The key is to manifest in our own lives the energy we seek to connect with. In shamanic work, we develop abilities akin to those enhanced by the shamanic herbs, shifting our perspective to interact with the spirit world, rather than perceiving only the mundane. In our personal practices, we seek to interact with spiritual energy, so we should also seek to manifest that spiritual energy in our lives. If all we do is gather more knowledge, then we're only acquiring additional tools to bridge the first step in the journey, not actually progressing on the journey itself.
The simplest way to manifest a particular type of energy is to break it down into its various qualities and intentionally mirror them. For instance, if we were working a ritual geared toward finding a new job, we would break down what we wanted in that job and bring those qualities into the rite. If we were seeking a position in a office, perhaps we'd bring a tie or a photo of a cubicle or a computer into the ritual. We would write a salary amount on a scrap of paper and ritually burn the paper, releasing its energy into our rite. We would focus our intent into a candle of a color we associate with money or a new job and ritually ignite its flame. The key is that we're manifesting the qualities of a new job into our ritual in order to bridge the gap between our unemployed state and the energy of being hired in our new position.
Likewise, we need to manifest the qualities of the spirit world in our own lives in order to bridge the gap between our "mundane" lives and the "spiritual" energy of our rites. By mirroring the selfless giving of the spirit world, so we too become a part of that energy. By learning to love, to teach, to comfort, we manifest the energy that we seek to connect to when we reach out to the spirit world. Each spiritual quality we incorporate into our own being brings our base position in life a step closer to the places we try to reach in our ritual work. Eventually that separation no longer exists and we can achieve the same results that once required specifically designed rituals, simply through focusing our intent.

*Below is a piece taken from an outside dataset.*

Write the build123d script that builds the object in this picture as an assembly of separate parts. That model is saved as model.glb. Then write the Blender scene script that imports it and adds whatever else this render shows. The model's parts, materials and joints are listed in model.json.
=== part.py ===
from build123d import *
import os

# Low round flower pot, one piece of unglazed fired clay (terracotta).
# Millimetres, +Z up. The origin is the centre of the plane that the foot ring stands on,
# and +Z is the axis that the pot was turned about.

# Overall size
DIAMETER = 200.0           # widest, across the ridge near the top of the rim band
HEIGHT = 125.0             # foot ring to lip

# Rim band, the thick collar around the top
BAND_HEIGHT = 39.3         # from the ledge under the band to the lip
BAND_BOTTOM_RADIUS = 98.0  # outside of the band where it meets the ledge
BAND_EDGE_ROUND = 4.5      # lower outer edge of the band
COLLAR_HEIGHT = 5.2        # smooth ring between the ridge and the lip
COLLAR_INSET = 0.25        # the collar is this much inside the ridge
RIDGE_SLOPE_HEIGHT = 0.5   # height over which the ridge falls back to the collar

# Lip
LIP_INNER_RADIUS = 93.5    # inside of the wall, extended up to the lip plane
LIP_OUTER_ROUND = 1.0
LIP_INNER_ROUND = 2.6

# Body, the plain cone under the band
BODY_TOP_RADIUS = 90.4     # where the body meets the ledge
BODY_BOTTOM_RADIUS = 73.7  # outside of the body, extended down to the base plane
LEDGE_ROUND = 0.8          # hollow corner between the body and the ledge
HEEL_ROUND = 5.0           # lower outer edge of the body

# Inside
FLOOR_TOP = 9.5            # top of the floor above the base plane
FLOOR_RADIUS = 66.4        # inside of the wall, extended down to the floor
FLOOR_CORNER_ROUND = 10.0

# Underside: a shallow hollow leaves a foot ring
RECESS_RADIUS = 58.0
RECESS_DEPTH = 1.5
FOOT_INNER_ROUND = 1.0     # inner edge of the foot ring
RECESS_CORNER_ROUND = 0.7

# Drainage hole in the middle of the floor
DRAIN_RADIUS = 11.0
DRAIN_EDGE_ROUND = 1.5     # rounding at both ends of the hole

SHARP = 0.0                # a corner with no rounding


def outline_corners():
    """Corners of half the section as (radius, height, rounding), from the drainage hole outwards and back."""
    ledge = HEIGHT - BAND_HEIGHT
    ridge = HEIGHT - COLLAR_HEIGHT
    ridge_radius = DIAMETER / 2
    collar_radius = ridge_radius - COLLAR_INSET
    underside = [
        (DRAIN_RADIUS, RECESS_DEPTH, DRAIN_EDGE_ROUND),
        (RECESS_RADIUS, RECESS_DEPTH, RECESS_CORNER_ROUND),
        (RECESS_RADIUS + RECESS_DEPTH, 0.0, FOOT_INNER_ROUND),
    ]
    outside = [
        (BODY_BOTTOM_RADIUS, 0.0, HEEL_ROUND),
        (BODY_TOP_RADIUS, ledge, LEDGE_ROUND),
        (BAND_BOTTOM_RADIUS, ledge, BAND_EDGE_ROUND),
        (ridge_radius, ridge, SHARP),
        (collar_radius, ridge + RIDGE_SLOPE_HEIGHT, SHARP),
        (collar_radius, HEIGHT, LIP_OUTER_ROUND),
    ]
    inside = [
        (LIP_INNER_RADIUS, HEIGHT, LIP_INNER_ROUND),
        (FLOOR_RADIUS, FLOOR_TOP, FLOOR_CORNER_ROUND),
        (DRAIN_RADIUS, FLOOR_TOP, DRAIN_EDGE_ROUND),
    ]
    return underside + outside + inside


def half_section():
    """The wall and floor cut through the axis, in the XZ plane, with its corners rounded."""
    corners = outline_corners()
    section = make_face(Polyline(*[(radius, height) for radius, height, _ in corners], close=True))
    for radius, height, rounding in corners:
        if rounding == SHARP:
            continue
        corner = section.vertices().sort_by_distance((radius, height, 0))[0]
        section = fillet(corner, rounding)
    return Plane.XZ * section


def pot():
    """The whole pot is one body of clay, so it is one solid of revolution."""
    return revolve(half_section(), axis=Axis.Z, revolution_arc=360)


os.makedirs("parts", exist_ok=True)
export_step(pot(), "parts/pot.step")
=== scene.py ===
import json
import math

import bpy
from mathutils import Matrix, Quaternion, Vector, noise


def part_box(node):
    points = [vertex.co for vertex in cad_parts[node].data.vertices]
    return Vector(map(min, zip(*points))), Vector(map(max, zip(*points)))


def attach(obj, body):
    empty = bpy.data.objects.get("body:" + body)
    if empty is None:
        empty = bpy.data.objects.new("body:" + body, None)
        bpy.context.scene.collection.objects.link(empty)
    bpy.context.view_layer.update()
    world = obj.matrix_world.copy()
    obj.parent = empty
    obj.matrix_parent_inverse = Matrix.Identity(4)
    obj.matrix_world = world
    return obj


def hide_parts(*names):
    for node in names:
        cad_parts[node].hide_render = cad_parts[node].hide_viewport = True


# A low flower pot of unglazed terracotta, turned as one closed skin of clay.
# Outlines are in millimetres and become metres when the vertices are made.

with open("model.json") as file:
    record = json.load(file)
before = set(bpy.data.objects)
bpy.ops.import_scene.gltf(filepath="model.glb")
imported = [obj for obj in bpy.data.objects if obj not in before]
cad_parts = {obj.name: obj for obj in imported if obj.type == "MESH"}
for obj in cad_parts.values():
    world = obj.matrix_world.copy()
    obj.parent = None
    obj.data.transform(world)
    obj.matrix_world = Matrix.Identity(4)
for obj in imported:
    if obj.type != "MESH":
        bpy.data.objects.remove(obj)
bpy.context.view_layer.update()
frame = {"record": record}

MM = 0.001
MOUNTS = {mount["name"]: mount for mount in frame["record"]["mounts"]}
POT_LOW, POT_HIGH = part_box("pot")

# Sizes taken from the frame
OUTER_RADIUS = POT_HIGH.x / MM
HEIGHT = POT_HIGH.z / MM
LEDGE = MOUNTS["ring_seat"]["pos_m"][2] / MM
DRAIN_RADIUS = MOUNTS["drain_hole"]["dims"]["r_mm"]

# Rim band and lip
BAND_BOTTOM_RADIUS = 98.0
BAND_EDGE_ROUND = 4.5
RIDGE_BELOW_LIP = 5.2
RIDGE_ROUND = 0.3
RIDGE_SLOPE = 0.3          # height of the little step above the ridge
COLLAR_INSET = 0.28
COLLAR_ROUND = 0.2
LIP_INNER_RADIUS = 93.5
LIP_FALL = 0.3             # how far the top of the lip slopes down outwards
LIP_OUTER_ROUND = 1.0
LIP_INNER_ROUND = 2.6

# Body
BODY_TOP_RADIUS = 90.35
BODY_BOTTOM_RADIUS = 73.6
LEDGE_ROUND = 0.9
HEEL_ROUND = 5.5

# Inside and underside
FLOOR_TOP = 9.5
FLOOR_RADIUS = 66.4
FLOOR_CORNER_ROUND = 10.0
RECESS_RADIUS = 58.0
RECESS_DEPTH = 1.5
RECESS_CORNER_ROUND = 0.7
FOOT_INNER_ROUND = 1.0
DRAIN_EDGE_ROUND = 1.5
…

So what's the use of acquiring the knowledge required to do rituals and work magick? It shows us the way. It allows us to perceive a place that we can work to reach on our own, without the aid of ritual techniques. With each step forward in our spiritual development, the point we're able to reach in our rituals moves a step deeper. Eventually we're able to reach a level we've only dreamed of.
In his book "Tales of a Shaman's Apprentice," ethnobotanist Mark Plotkin tells of South American tribes and the herbs they use to cure conditions and diseases that western medicine has not learned how to treat. Moving deeper into the jungle, Mr. Plotkin connected with a tribe whose abilities to heal we're legendary even among the native peoples. Where did they gain their knowledge? Directly from the spirit world. Entering a shamanic state, they seek out a specific spirit who, "...will teach you how to cure by singing and by using healing plants." Through this and similar methods, the native peoples have learned medicinal remedies that are more advanced than we in the modern world have at our disposal. If we as pagans embarked on a similar journey and sought to continually move closer to the spirit world and deeper into ritual, what wonders could we add to our own culture? What blessings could we bring into our own lives and the lives of those who share our world?